Primera
Lectura: del libro del profeta Isaías 40: 1-5, 9-11
Salmo
Responsorial, del salmo 103: Te alabamos, Señor.
Segunda
Lectura: de la segunda carta del apóstol Pablo a Tito, 2: 11-14; 3: 4-7
Aclamación:
Se abrió el cielo y resonó la voz
del Padre, que decía: "Este es mi Hijo amado; escúchenlo"
Evangelio: Lucas 3:
15-16, 21-23.
Celebrábamos, el domingo pasado la Epifanía, la
manifestación de Dios; esta manifestación es y ha sido siempre, desde la
creación, “Tú que llamas a los seres del
no ser para que sean”, cada creatura es presencia del Creador y desde cada
una de ellas podemos aprender a llegar hasta el Señor; pero nuestra miopía,
nuestra falta de relación, de comprensión, lo han impedido: “Desde que el mundo es mundo, lo invisible
de Dios, es decir, su eterno poder y su divinidad, resulta visible pare el que
reflexiona sobre sus obras…” (Rom. 1: 20) Como sabio conocedor de nuestra
flaqueza, le habla a Noé, a Abrahám, a Moisés, comunica su palabra por boca de
los profetas, por los signos de liberación, en ocasiones difíciles de
comprender en “nuestro ahora”: “Todo el
pueblo percibía los truenos y relámpagos, el sonar de las trompetas y la
montaña humeante. Y el pueblo estaba aterrorizado, y se mantenía a distancia.

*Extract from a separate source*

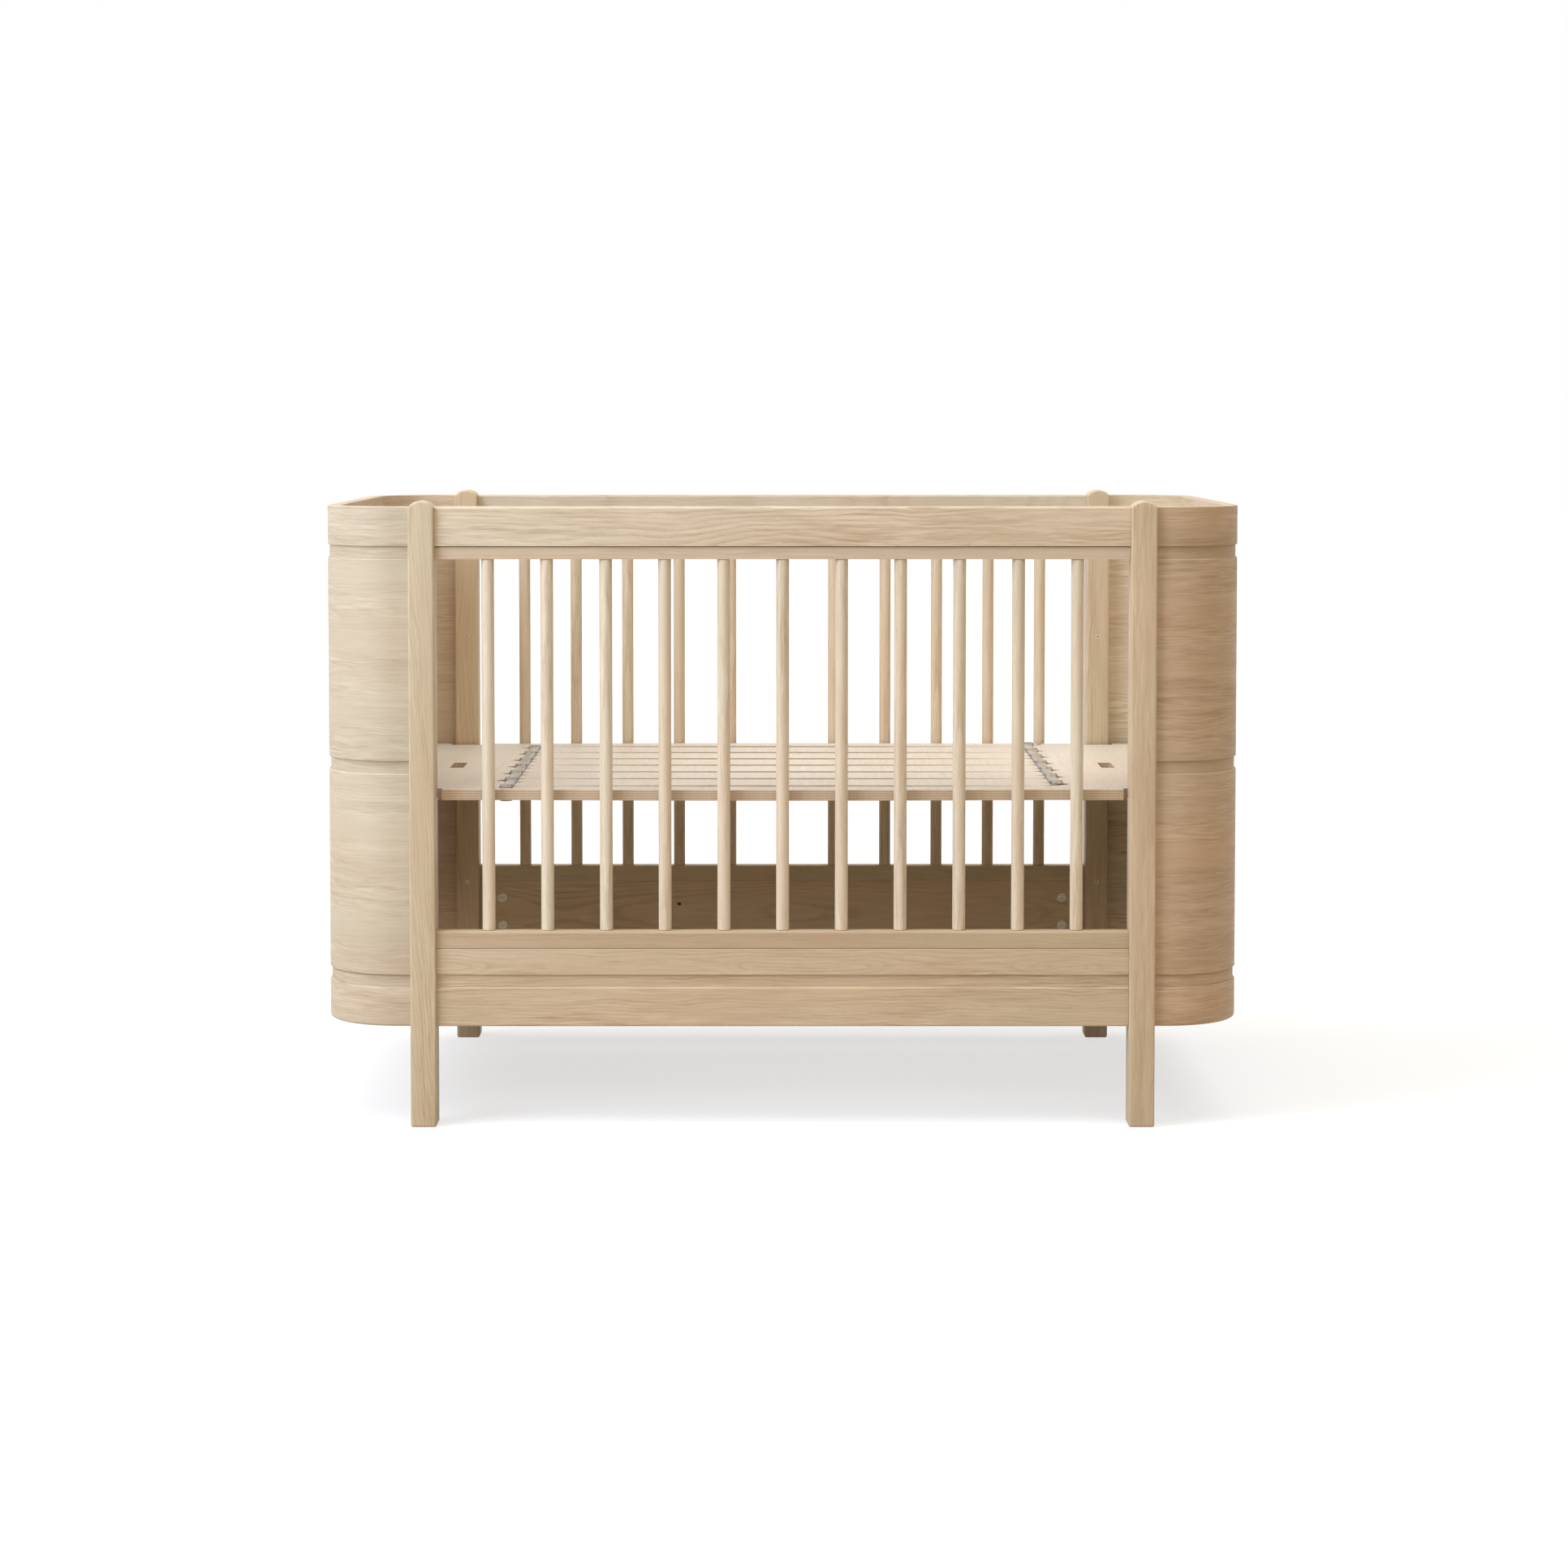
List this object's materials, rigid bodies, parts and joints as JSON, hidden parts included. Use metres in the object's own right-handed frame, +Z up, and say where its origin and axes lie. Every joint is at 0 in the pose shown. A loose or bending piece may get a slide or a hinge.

Dijeron a Moisés: háblanos tú y te escucharemos, que no nos hable Dios, que
moriremos”. (Éx. 20: 18-19), nos parece un Dios temible e inalcanzable. La
historia es de rechazo, de alejamiento, de olvido, ¡tan parecida a la nuestra! “No hicieron caso, me dieron la espalda,
rebelándose, se taparon los oídos para o oír”. (Zac. 7: 11) El Señor nos quiere, es persistente, continúa
ofreciendo su amor y su amistad a su pueblo, y en él a todos los hombres,
porque en el proceso de salvación todos estamos involucrados; las palabras que
escuchamos de Isaías nos llenan de esperanza: “Consuelen, consuelen a mi pueblo, hablen al corazón de Jerusalén, -al
corazón de todos los hombres-, ha
terminado el tiempo de su servidumbre, preparen el camino del Señor…” Y la Epifanía acompaña el
correr de la historia, Dios, como “el lebrel del cielo”, sigue nuestras
huellas; pero…, no nos dejamos alcanzar, queremos ignorar que nos quiere “presa”
de su amor y salvación. Y llega al colmo: “Llegada
la plenitud de los tiempos, Dios envió a su Hijo, nacido de mujer, nacido bajo
la ley para liberar a los que estábamos bajo la ley, para que recibiéramos la
condición de hijos”. (Gál. 4: 4) Con la Anunciación,
Encarnación y Nacimiento de Jesús, nueva Epifanía, intenta ofrecernos Dios,
señales más claras del interés que tiene por nosotros: “Tanto amó Dios al mundo, que le envió a su Hijo único para que tenga
vida eterna y no perezca ninguno de los que creen en Él”. (Jn. 3: 16) Los
ángeles fueron heraldos, los pastores y “los magos”, testigos; Herodes, a pesar
suyo, también es testigo del Nacimiento de Alguien diferente: ¡Ha llegado el
Mesías!
Hoy una triple conjunción nos conmueve y confirma, ya
no son los ángeles que cantan, ya no es la estrella, son los cielos mismos que
se abren, la paloma que desciende, la voz del Padre que escucha la “oración de
Jesús” que nos trae el Espíritu y el fuego y nos sella como pertenencia de
Dios. El Bautismo de Juan sólo conseguía una preparación interior, el
instaurado por Cristo nos abre el camino hasta el Padre, pues a cada uno de
nosotros se aplica, como Cuerpo de Cristo, la bendición que desciende sobre Él
como nuestra Cabeza: “Tú eres mi Hijo, el
predilecto; en ti me complazco”.
Que nuestra vida, como bautizados, sea una vida en la
que Dios se complazca, así seremos manifestación de Dios como verdaderos hijos
suyos. Que el Señor Jesús, hecho Pan y Vino en la mesa eucarística, continúe
alimentándonos e instruyéndonos para que vivamos, como Él, ¡a gusto del Padre!